» **GOAL OF THE EXERCISE**
Exactly reproduce each entry, leaving out nothing.

» **LISTING**
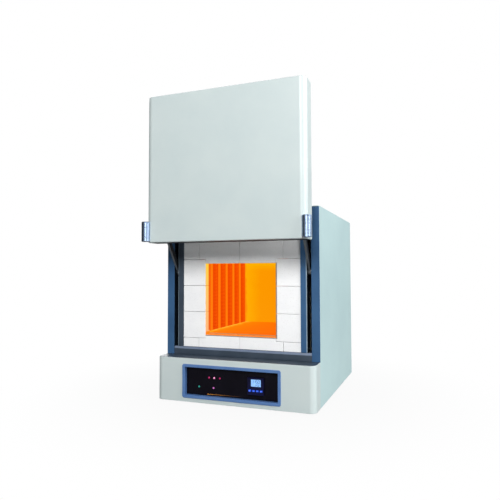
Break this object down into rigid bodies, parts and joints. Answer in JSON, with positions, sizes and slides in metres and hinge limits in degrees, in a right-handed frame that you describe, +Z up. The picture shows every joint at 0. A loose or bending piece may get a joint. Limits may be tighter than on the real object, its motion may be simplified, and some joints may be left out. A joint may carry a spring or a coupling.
{
  "type": "chamber kiln",
  "caption": "Bench-top electric chamber kiln with a raised parallel-guided lift door, white brick front, glowing heated chamber and a control panel in its base.",
  "frame": {"origin": "on the bench, under the middle of the outline with the door raised", "axes": "+X to the right seen from the front, +Y towards the back, +Z up"},
  "size_m": [0.506, 0.684, 0.901],
  "materials": {
    "light_paint": "satin",
    "blue_paint": "satin",
    "slate_paint": "satin",
    "galvanised_sheet": "matte",
    "arm_steel": "satin",
    "grip_aluminium": "satin",
    "heat_sink_aluminium": "satin",
    "white_brick": "matte",
    "tube_ceramic": "matte",
    "hot_brick": "matte",
    "hearth_ceramic": "matte",
    "heater_wire": "matte",
    "ceramic_fibre": "matte",
    "bezel_blue": "satin",
    "panel_black": "gloss",
    "instrument_case": "satin",
    "display_window": "gloss",
    "blue_key": "satin",
    "lamp_lens": "gloss",
    "rubber_black": "matte",
    "inlet_plastic": "matte"
  },
  "bodies": {
    "cabinet": {"backup_insulation": "ceramic_fibre", "base_front_cover": "light_paint", "base_pan": "galvanised_sheet", "base_top_plate": "slate_paint", "chamber_back": "hot_brick", "chamber_roof": "hot_brick", "control_plate": "panel_black", "controller_body": "instrument_case", "controller_display": "display_window", "flue_tube": "tube_ceramic", "foot_front_left": "rubber_black", "foot_front_right": "rubber_black", "foot_rear_left": "rubber_black", "foot_rear_right": "rubber_black", "front_brick_left_1": "white_brick", "front_brick_left_2": "white_brick", "front_brick_left_3": "white_brick", "front_brick_right_1": "white_brick", "front_brick_right_2": "white_brick", "front_brick_right_3": "white_brick", "front_course_bottom": "white_brick", "front_course_top": "white_brick", "head_rail": "blue_paint", "hearth_block": "hot_brick", "hearth_plate": "hearth_ceramic", "heater_left": "heater_wire", "heater_right": "heater_wire", "heater_wall_left": "hot_brick", "heater_wall_right": "hot_brick", "indicator_board": "lamp_lens", "inner_post_left": "blue_paint", "inner_post_right": "blue_paint", "mains_inlet": "inlet_plastic", "outer_post_left": "blue_paint", "outer_post_right": "blue_paint", "panel_bezel": "bezel_blue", "power_controller": "heat_sink_aluminium", "rear_panel": "light_paint", "side_panel_left": "light_paint", "side_panel_right": "light_paint", "sill_rail": "slate_paint", "thermocouple": "tube_ceramic", "top_panel": "light_paint"},
    "lift_linkage": {"cross_shaft": "arm_steel", "upper_arm_left": "arm_steel", "upper_arm_right": "arm_steel"},
    "door": {"door_shell": "light_paint", "door_liner": "galvanised_sheet", "door_insulation": "ceramic_fibre", "door_seal": "ceramic_fibre", "door_bracket_left": "galvanised_sheet", "door_bracket_right": "galvanised_sheet", "door_grip_left": "grip_aluminium", "door_grip_right": "grip_aluminium"},
    "left_guide_arm": {"lower_arm_left": "arm_steel"},
    "right_guide_arm": {"lower_arm_right": "arm_steel"},
    "button_1": {"controller_button_1": "blue_key"},
    "button_2": {"controller_button_2": "blue_key"},
    "button_3": {"controller_button_3": "blue_key"},
    "button_4": {"controller_button_4": "blue_key"}
  },
  "joints": [
    {"name": "door_lift", "type": "hinge", "parent": "cabinet", "child": "lift_linkage", "pos_m": [0, -0.1787, 0.501], "axis": [1, 0, 0], "range_deg": [0, 133.1]},
    {"name": "door_level", "type": "hinge", "parent": "lift_linkage", "child": "door", "pos_m": [0, -0.2873, 0.6535], "axis": [1, 0, 0], "range_deg": [-134, 1]},
    {"name": "left_arm_swing", "type": "hinge", "parent": "cabinet", "child": "left_guide_arm", "pos_m": [-0.2125, -0.1787, 0.386], "axis": [1, 0, 0], "range_deg": [-1, 134]},
    {"name": "right_arm_swing", "type": "hinge", "parent": "cabinet", "child": "right_guide_arm", "pos_m": [0.2125, -0.1787, 0.386], "axis": [1, 0, 0], "range_deg": [-1, 134]},
    {"name": "button_1_press", "type": "slide", "parent": "cabinet", "child": "button_1", "axis": [0, 1, 0], "range_m": [0, 0.001], "stiffness_N_per_m": 250},
    {"name": "button_2_press", "type": "slide", "parent": "cabinet", "child": "button_2", "axis": [0, 1, 0], "range_m": [0, 0.001], "stiffness_N_per_m": 250},
    {"name": "button_3_press", "type": "slide", "parent": "cabinet", "child": "button_3", "axis": [0, 1, 0], "range_m": [0, 0.001], "stiffness_N_per_m": 250},
    {"name": "button_4_press", "type": "slide", "parent": "cabinet", "child": "button_4", "axis": [0, 1, 0], "range_m": [0, 0.001], "stiffness_N_per_m": 250}
  ],
  "couplings": [
    {"joint": "door_level", "follows": "door_lift", "ratio": -1},
    {"joint": "left_arm_swing", "follows": "door_lift", "ratio": 1},
    {"joint": "right_arm_swing", "follows": "door_lift", "ratio": 1}
  ]
}
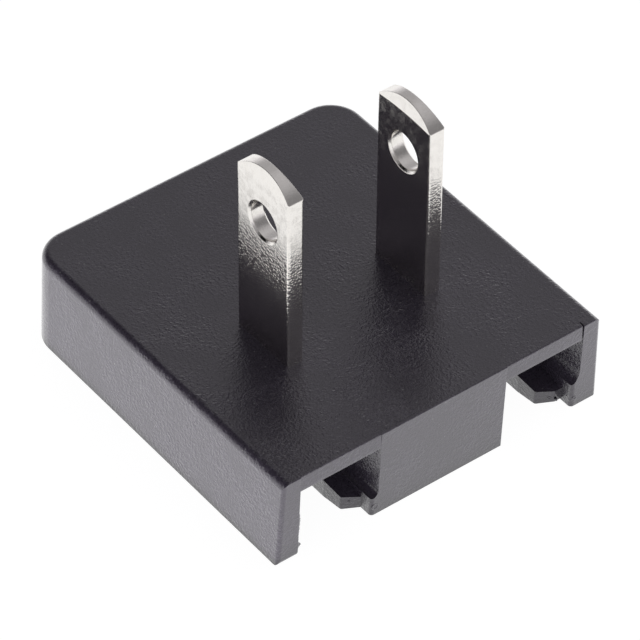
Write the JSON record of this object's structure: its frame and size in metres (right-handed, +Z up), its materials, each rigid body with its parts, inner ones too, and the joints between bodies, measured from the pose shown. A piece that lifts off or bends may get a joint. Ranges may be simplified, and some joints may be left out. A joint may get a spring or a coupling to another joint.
{
  "type": "interchangeable plug clip",
  "caption": "Slide-on plug head for a power supply: a moulded tray with lipped channels below and flat nickel-plated blades standing up from its plate.",
  "frame": {"origin": "centre of the body's bounding box, at the height of the rim that it rests on", "axes": "+Z up along the blades, +Y from the open face to the closed back, +X to the right seen from the open face with the blades up"},
  "size_m": [0.0298, 0.0322, 0.0252],
  "materials": {
    "black_plastic": "spark-eroded matt black, lightly grained",
    "nickel_plate": "bright nickel plate on brass, faintly brushed"
  },
  "bodies": {
    "root": {"clip_body": "black_plastic", "left_blade": "nickel_plate", "right_blade": "nickel_plate"}
  },
  "joints": []
}
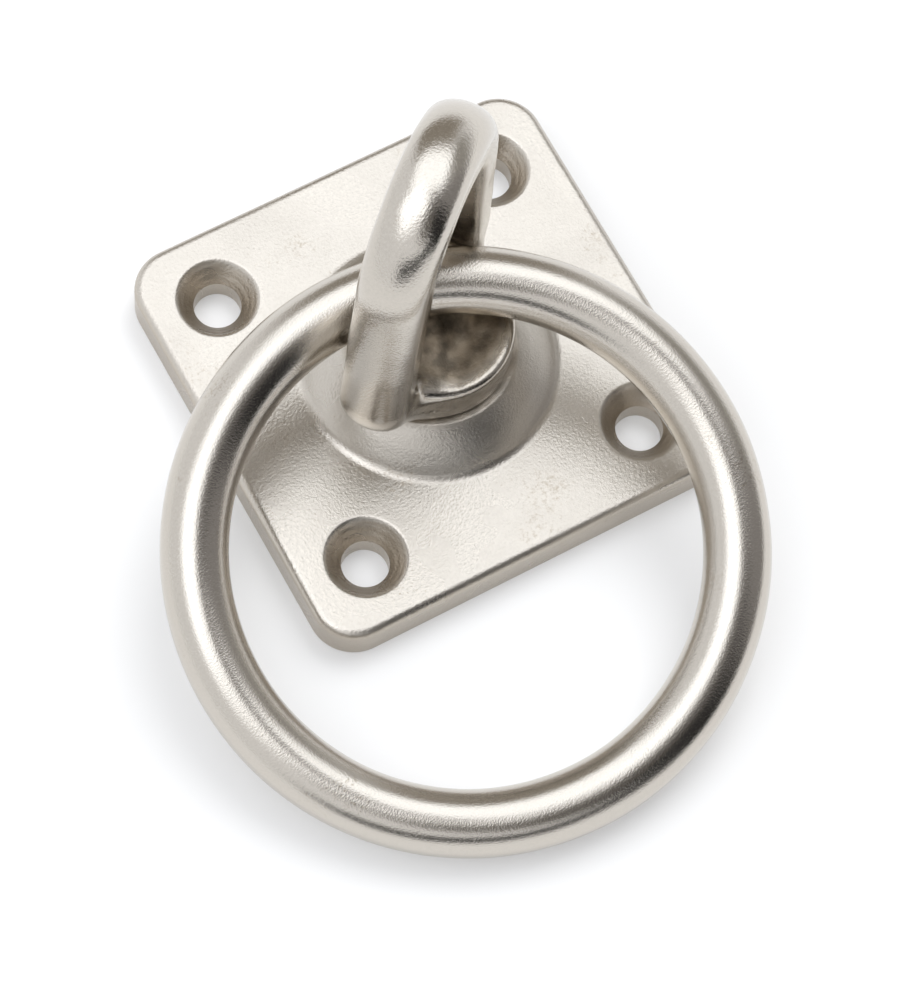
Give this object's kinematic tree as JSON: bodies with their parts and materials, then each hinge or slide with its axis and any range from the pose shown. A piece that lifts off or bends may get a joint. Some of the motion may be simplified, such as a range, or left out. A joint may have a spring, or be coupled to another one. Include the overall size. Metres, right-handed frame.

» **ANSWER FOR THE TASK**
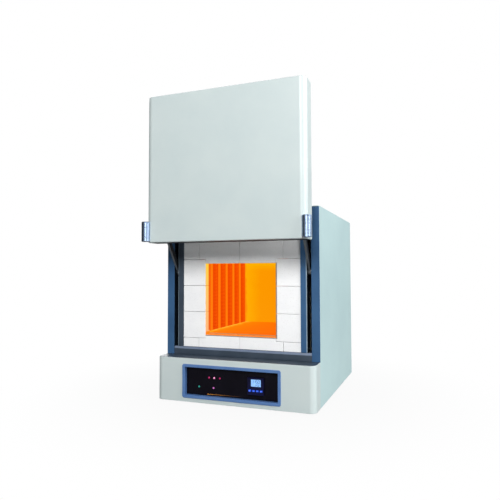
Break this object down into rigid bodies, parts and joints. Answer in JSON, with positions, sizes and slides in metres and hinge limits in degrees, in a right-handed frame that you describe, +Z up. The picture shows every joint at 0. A loose or bending piece may get a joint. Limits may be tighter than on the real object, its motion may be simplified, and some joints may be left out. A joint may carry a spring or a coupling.
{
  "type": "chamber kiln",
  "caption": "Bench-top electric chamber kiln with a raised parallel-guided lift door, white brick front, glowing heated chamber and a control panel in its base.",
  "frame": {"origin": "on the bench, under the middle of the outline with the door raised", "axes": "+X to the right seen from the front, +Y towards the back, +Z up"},
  "size_m": [0.506, 0.684, 0.901],
  "materials": {
    "light_paint": "satin",
    "blue_paint": "satin",
    "slate_paint": "satin",
    "galvanised_sheet": "matte",
    "arm_steel": "satin",
    "grip_aluminium": "satin",
    "heat_sink_aluminium": "satin",
    "white_brick": "matte",
    "tube_ceramic": "matte",
    "hot_brick": "matte",
    "hearth_ceramic": "matte",
    "heater_wire": "matte",
    "ceramic_fibre": "matte",
    "bezel_blue": "satin",
    "panel_black": "gloss",
    "instrument_case": "satin",
    "display_window": "gloss",
    "blue_key": "satin",
    "lamp_lens": "gloss",
    "rubber_black": "matte",
    "inlet_plastic": "matte"
  },
  "bodies": {
    "cabinet": {"backup_insulation": "ceramic_fibre", "base_front_cover": "light_paint", "base_pan": "galvanised_sheet", "base_top_plate": "slate_paint", "chamber_back": "hot_brick", "chamber_roof": "hot_brick", "control_plate": "panel_black", "controller_body": "instrument_case", "controller_display": "display_window", "flue_tube": "tube_ceramic", "foot_front_left": "rubber_black", "foot_front_right": "rubber_black", "foot_rear_left": "rubber_black", "foot_rear_right": "rubber_black", "front_brick_left_1": "white_brick", "front_brick_left_2": "white_brick", "front_brick_left_3": "white_brick", "front_brick_right_1": "white_brick", "front_brick_right_2": "white_brick", "front_brick_right_3": "white_brick", "front_course_bottom": "white_brick", "front_course_top": "white_brick", "head_rail": "blue_paint", "hearth_block": "hot_brick", "hearth_plate": "hearth_ceramic", "heater_left": "heater_wire", "heater_right": "heater_wire", "heater_wall_left": "hot_brick", "heater_wall_right": "hot_brick", "indicator_board": "lamp_lens", "inner_post_left": "blue_paint", "inner_post_right": "blue_paint", "mains_inlet": "inlet_plastic", "outer_post_left": "blue_paint", "outer_post_right": "blue_paint", "panel_bezel": "bezel_blue", "power_controller": "heat_sink_aluminium", "rear_panel": "light_paint", "side_panel_left": "light_paint", "side_panel_right": "light_paint", "sill_rail": "slate_paint", "thermocouple": "tube_ceramic", "top_panel": "light_paint"},
    "lift_linkage": {"cross_shaft": "arm_steel", "upper_arm_left": "arm_steel", "upper_arm_right": "arm_steel"},
    "door": {"door_shell": "light_paint", "door_liner": "galvanised_sheet", "door_insulation": "ceramic_fibre", "door_seal": "ceramic_fibre", "door_bracket_left": "galvanised_sheet", "door_bracket_right": "galvanised_sheet", "door_grip_left": "grip_aluminium", "door_grip_right": "grip_aluminium"},
    "left_guide_arm": {"lower_arm_left": "arm_steel"},
    "right_guide_arm": {"lower_arm_right": "arm_steel"},
    "button_1": {"controller_button_1": "blue_key"},
    "button_2": {"controller_button_2": "blue_key"},
    "button_3": {"controller_button_3": "blue_key"},
    "button_4": {"controller_button_4": "blue_key"}
  },
  "joints": [
    {"name": "door_lift", "type": "hinge", "parent": "cabinet", "child": "lift_linkage", "pos_m": [0, -0.1787, 0.501], "axis": [1, 0, 0], "range_deg": [0, 133.1]},
    {"name": "door_level", "type": "hinge", "parent": "lift_linkage", "child": "door", "pos_m": [0, -0.2873, 0.6535], "axis": [1, 0, 0], "range_deg": [-134, 1]},
    {"name": "left_arm_swing", "type": "hinge", "parent": "cabinet", "child": "left_guide_arm", "pos_m": [-0.2125, -0.1787, 0.386], "axis": [1, 0, 0], "range_deg": [-1, 134]},
    {"name": "right_arm_swing", "type": "hinge", "parent": "cabinet", "child": "right_guide_arm", "pos_m": [0.2125, -0.1787, 0.386], "axis": [1, 0, 0], "range_deg": [-1, 134]},
    {"name": "button_1_press", "type": "slide", "parent": "cabinet", "child": "button_1", "axis": [0, 1, 0], "range_m": [0, 0.001], "stiffness_N_per_m": 250},
    {"name": "button_2_press", "type": "slide", "parent": "cabinet", "child": "button_2", "axis": [0, 1, 0], "range_m": [0, 0.001], "stiffness_N_per_m": 250},
    {"name": "button_3_press", "type": "slide", "parent": "cabinet", "child": "button_3", "axis": [0, 1, 0], "range_m": [0, 0.001], "stiffness_N_per_m": 250},
    {"name": "button_4_press", "type": "slide", "parent": "cabinet", "child": "button_4", "axis": [0, 1, 0], "range_m": [0, 0.001], "stiffness_N_per_m": 250}
  ],
  "couplings": [
    {"joint": "door_level", "follows": "door_lift", "ratio": -1},
    {"joint": "left_arm_swing", "follows": "door_lift", "ratio": 1},
    {"joint": "right_arm_swing", "follows": "door_lift", "ratio": 1}
  ]
}
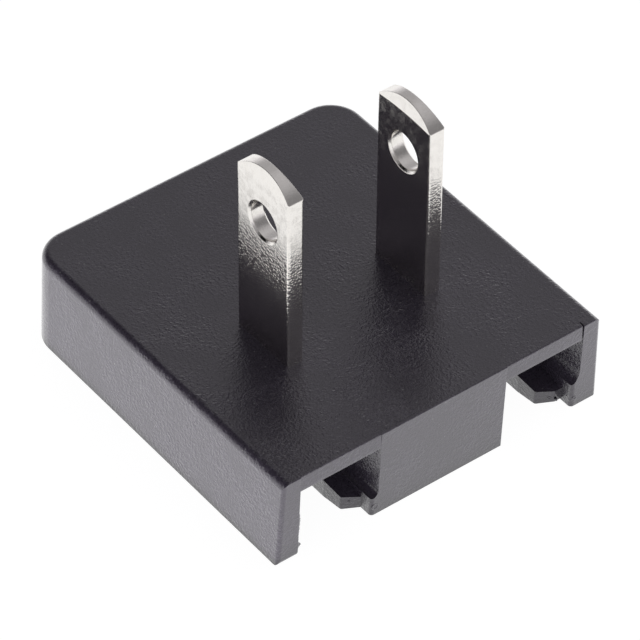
Write the JSON record of this object's structure: its frame and size in metres (right-handed, +Z up), its materials, each rigid body with its parts, inner ones too, and the joints between bodies, measured from the pose shown. A piece that lifts off or bends may get a joint. Ranges may be simplified, and some joints may be left out. A joint may get a spring or a coupling to another joint.
{
  "type": "interchangeable plug clip",
  "caption": "Slide-on plug head for a power supply: a moulded tray with lipped channels below and flat nickel-plated blades standing up from its plate.",
  "frame": {"origin": "centre of the body's bounding box, at the height of the rim that it rests on", "axes": "+Z up along the blades, +Y from the open face to the closed back, +X to the right seen from the open face with the blades up"},
  "size_m": [0.0298, 0.0322, 0.0252],
  "materials": {
    "black_plastic": "spark-eroded matt black, lightly grained",
    "nickel_plate": "bright nickel plate on brass, faintly brushed"
  },
  "bodies": {
    "root": {"clip_body": "black_plastic", "left_blade": "nickel_plate", "right_blade": "nickel_plate"}
  },
  "joints": []
}
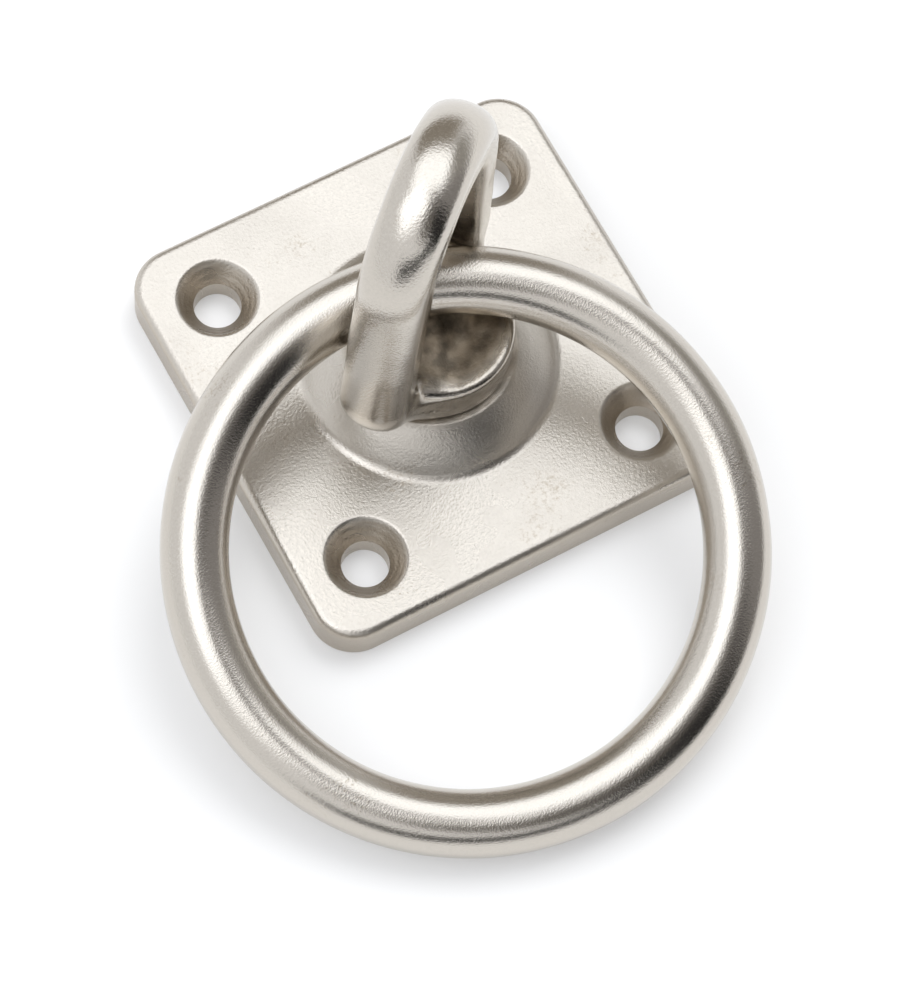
Give this object's kinematic tree as JSON: bodies with their parts and materials, then each hinge or slide with its axis and any range from the pose shown. A piece that lifts off or bends may get a joint. Some of the motion may be simplified, such as a range, or left out. A joint may have a spring, or be coupled to another one. Include the overall size. Metres, right-handed frame.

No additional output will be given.